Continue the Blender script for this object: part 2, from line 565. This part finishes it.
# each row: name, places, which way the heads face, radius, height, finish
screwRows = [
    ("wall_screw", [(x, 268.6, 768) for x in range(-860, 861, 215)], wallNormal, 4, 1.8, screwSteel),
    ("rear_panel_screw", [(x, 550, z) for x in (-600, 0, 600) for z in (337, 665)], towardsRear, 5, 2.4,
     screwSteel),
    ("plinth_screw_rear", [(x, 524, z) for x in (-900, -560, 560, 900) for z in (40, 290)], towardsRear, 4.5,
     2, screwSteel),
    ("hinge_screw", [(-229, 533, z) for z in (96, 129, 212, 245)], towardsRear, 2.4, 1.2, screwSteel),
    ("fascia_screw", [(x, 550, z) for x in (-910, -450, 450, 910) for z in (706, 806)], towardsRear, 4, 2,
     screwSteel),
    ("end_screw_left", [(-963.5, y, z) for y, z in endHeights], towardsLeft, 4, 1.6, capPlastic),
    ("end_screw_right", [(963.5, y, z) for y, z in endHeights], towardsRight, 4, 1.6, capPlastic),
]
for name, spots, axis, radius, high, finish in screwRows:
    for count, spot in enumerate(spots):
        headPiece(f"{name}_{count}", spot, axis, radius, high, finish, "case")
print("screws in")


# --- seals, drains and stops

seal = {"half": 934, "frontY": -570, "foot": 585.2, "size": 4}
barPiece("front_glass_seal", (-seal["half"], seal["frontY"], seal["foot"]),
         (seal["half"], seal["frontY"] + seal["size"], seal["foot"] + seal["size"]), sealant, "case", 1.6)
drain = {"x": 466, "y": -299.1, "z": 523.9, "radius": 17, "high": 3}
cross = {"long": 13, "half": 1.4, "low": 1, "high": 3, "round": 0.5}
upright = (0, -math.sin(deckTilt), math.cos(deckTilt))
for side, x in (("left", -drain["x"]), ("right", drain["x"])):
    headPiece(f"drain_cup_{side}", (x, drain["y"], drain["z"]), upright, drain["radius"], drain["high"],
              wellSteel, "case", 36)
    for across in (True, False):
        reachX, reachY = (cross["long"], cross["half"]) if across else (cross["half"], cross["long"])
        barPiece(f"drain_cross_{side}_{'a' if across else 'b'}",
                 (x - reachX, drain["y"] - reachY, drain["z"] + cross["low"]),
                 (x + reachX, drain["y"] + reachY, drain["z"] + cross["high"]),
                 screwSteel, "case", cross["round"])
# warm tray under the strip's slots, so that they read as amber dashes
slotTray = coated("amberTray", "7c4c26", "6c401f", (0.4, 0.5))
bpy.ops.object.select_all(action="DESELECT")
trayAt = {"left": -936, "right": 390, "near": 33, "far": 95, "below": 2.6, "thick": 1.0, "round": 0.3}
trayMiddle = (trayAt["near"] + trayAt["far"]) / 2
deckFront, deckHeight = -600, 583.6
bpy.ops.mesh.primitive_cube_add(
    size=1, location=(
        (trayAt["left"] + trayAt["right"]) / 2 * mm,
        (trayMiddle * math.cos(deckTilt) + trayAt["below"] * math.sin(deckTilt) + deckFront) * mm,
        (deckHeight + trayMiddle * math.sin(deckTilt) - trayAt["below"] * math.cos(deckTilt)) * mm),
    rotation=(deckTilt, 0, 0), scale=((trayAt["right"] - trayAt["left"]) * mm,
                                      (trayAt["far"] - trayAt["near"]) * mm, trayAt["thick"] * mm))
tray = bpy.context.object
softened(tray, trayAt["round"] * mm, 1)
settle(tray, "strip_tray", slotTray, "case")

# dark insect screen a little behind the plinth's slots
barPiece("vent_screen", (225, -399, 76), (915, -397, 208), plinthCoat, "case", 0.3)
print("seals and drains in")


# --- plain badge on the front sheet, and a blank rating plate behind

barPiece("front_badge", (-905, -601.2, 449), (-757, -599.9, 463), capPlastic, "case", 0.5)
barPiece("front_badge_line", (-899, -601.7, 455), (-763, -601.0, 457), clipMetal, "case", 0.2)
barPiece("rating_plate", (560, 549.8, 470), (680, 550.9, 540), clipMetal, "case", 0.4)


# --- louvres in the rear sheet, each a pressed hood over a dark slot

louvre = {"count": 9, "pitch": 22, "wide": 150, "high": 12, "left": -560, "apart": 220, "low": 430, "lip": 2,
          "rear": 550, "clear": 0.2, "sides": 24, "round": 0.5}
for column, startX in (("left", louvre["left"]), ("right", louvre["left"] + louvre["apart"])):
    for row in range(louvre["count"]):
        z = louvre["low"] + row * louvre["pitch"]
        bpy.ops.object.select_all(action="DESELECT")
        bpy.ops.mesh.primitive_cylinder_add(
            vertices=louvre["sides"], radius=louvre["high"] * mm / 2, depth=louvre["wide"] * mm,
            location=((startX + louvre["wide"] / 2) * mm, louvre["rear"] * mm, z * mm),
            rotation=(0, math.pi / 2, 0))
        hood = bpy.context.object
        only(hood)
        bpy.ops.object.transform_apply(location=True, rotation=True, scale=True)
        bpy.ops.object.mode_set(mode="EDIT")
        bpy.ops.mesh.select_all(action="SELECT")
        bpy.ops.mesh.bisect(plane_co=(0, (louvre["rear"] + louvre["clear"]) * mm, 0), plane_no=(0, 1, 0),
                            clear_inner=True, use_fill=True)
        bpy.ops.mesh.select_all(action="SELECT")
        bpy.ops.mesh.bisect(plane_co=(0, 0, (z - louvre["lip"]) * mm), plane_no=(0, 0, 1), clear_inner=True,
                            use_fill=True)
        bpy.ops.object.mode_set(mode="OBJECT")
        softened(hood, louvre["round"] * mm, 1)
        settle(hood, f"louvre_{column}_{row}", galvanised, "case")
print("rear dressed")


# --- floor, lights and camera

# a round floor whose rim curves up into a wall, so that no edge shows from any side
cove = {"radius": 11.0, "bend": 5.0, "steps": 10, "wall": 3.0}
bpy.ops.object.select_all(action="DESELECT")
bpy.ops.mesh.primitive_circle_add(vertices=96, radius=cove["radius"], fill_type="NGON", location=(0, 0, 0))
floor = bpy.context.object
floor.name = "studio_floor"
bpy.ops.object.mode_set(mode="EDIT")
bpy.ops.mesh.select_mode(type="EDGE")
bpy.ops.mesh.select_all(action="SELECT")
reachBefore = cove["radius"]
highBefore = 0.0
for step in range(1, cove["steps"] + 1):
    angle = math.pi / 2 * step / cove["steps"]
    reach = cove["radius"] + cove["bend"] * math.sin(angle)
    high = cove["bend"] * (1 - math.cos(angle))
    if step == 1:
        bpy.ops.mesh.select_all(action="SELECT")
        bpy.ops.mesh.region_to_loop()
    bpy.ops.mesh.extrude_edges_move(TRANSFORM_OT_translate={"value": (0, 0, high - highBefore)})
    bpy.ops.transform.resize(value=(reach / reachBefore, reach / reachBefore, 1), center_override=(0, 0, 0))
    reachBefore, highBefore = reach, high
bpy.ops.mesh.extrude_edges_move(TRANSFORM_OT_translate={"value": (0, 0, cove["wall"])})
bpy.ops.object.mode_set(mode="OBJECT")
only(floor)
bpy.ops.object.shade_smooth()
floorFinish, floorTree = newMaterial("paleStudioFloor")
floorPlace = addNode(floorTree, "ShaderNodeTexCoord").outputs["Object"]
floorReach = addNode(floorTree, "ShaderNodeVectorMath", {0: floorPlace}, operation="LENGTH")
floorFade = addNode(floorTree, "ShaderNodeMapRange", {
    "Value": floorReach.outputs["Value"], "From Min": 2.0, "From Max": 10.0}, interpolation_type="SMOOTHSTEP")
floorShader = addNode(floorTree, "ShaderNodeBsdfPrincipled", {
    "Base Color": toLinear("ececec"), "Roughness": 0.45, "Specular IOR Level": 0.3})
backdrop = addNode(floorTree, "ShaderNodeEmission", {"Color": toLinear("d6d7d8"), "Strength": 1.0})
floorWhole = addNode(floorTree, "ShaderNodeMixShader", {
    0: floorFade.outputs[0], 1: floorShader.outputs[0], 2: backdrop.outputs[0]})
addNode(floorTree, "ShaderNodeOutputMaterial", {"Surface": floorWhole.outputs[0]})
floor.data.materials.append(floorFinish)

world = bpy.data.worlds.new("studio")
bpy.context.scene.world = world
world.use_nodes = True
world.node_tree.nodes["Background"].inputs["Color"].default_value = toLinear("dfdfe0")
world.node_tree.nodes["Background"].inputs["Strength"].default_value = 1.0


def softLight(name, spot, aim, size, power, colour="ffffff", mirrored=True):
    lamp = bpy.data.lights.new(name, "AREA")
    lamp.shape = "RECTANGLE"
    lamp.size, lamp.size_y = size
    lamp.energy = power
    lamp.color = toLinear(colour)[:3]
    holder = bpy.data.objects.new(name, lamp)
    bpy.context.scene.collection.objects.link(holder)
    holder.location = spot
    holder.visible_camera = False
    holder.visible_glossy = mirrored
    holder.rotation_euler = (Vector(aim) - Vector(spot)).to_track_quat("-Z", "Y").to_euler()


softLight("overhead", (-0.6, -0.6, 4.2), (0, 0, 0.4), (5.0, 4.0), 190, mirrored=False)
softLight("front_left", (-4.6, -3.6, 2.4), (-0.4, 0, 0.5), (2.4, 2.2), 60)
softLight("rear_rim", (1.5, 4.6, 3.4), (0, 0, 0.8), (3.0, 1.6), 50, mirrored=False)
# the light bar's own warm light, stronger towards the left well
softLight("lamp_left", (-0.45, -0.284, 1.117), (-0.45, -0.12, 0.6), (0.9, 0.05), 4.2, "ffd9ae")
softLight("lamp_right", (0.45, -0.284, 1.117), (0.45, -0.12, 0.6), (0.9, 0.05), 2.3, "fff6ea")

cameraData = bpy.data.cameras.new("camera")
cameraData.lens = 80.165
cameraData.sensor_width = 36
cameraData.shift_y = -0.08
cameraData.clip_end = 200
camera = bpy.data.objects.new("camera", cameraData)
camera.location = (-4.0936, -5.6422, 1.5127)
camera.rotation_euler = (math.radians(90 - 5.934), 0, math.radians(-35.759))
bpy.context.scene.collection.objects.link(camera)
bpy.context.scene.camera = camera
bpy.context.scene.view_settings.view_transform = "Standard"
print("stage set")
* * * * *
**Exercise goal:** Only the lines from the top of the data through the line that contains "# --- seals, drains and stops" should be quoted, exactly as they stand.

**Full solution:**
Continue the Blender script for this object: part 2, from line 565. This part finishes it.
# each row: name, places, which way the heads face, radius, height, finish
screwRows = [
    ("wall_screw", [(x, 268.6, 768) for x in range(-860, 861, 215)], wallNormal, 4, 1.8, screwSteel),
    ("rear_panel_screw", [(x, 550, z) for x in (-600, 0, 600) for z in (337, 665)], towardsRear, 5, 2.4,
     screwSteel),
    ("plinth_screw_rear", [(x, 524, z) for x in (-900, -560, 560, 900) for z in (40, 290)], towardsRear, 4.5,
     2, screwSteel),
    ("hinge_screw", [(-229, 533, z) for z in (96, 129, 212, 245)], towardsRear, 2.4, 1.2, screwSteel),
    ("fascia_screw", [(x, 550, z) for x in (-910, -450, 450, 910) for z in (706, 806)], towardsRear, 4, 2,
     screwSteel),
    ("end_screw_left", [(-963.5, y, z) for y, z in endHeights], towardsLeft, 4, 1.6, capPlastic),
    ("end_screw_right", [(963.5, y, z) for y, z in endHeights], towardsRight, 4, 1.6, capPlastic),
]
for name, spots, axis, radius, high, finish in screwRows:
    for count, spot in enumerate(spots):
        headPiece(f"{name}_{count}", spot, axis, radius, high, finish, "case")
print("screws in")


# --- seals, drains and stops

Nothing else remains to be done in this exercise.